At a time when local schools and governments are struggling financially, Fresno County voters stepped up to several calls for cash on Election Day, approving more than a half-dozen tax measures.
The renewal of the library sales tax, Measure B, passed handily with a whopping 72% of Tuesday's vote. Bonds to expand school campuses and fix up classrooms were successful at Sanger Unified, Kings Canyon Unified and Washington Unified, according to unofficial tallies.
"There is a general desire, I think, on the part of voters to do the right thing. They want to have good communities. They want to have good libraries. They want to have good schools," said Fresno County Superintendent of Schools Larry Powell. "As long as people know where the money is going, they will show support."

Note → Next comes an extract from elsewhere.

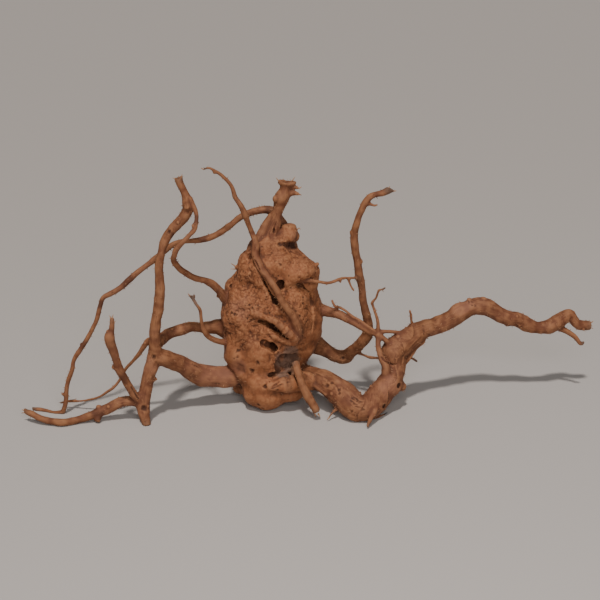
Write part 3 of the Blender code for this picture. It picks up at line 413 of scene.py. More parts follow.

Passage of Measure B, perhaps the most watched of the county ballot measures, ensures that Fresno County's library system will sustain the rapid expansion it's seen in recent years. New branches have been added. There are far more books, and libraries are equipped with computer labs and Wi-Fi.
The one-eighth-cent sales tax accounts for half of the budget for the system's 26 library branches.
The big wins for local measures were made even merrier, for some, by the success of Gov. Jerry Brown's Proposition 30. The statewide hike in sales and income tax means additional money will flow to local schools as well as to law-enforcement agencies.
Fresno County Measure O too close to call
Another ballot measure that county voters confronted Tuesday was Measure O, an effort to streamline the privatization of county services. The measure, which would permit the Board of Supervisors to privatize jobs with four votes instead of the current three, remained too close to call Wednesday.
It was leading 50.6% to 49.4% after Tuesday's votes were counted. Thousands of absentee and provisional ballots, however, are yet to be tallied.
"The first thing I said this morning was, 'Thank God,' " said county employee and union member Michael Vasquez, who works as a job specialist and voted against Measure O. "I'm hopeful this won't pass. ... It contains language that is union-busting."
County election officials have 31 days after the election to finalize vote counts.
Fresno: Measure F, Brandau winners
The city of Fresno's Measure F, which puts fiscal restraints on the City Council, was a clear winner, getting 68% of Tuesday's vote.
In the race for the City Council's one open seat, tea party supporter and small-businessman Steve Brandau beat Pat Di Cicco of the Di Cicco's Restaurant family.
Brandau, who garnered 54% of the unofficial tally, said Di Cicco had called to congratulate him.
"I'm extremely happy," Brandau said.
The newcomer to politics said his message of fiscal restraint and his common-sense values appealed to voters.
"I'm just a regular guy. I'm a guy who works hard. I think that resonates when I'm standing in front of people, talking to them," he said.
Brandau will replace Andreas Borgeas, who won election this spring to the county Board of Supervisors and will be seated in January.
Lopez back on Orange Cove City Council
Perhaps the county's biggest political comeback this election cycle was logged by former Orange Cove Mayor Victor Lopez. The longtime resident appears to have reinvigorated his public life with a seat on the Orange Cove City Council.
Lopez and council incumbent Gilbert Garcia were the top vote-getters in a four-person race for two seats.
"People were confessing to me that they had made a mistake in voting me out of office," Lopez said. "They said they needed me and wanted me back."
The recalls of Orange Cove Council Members Glenda Hill and Frank Martinez, which Lopez advocated for, appeared unsuccessful. Lopez wanted to get people on the board to support his goals of economic development.
"I was hoping that the other candidates that ran with me would win so we could make positive change," Lopez said. "I don't know if we can make that change now."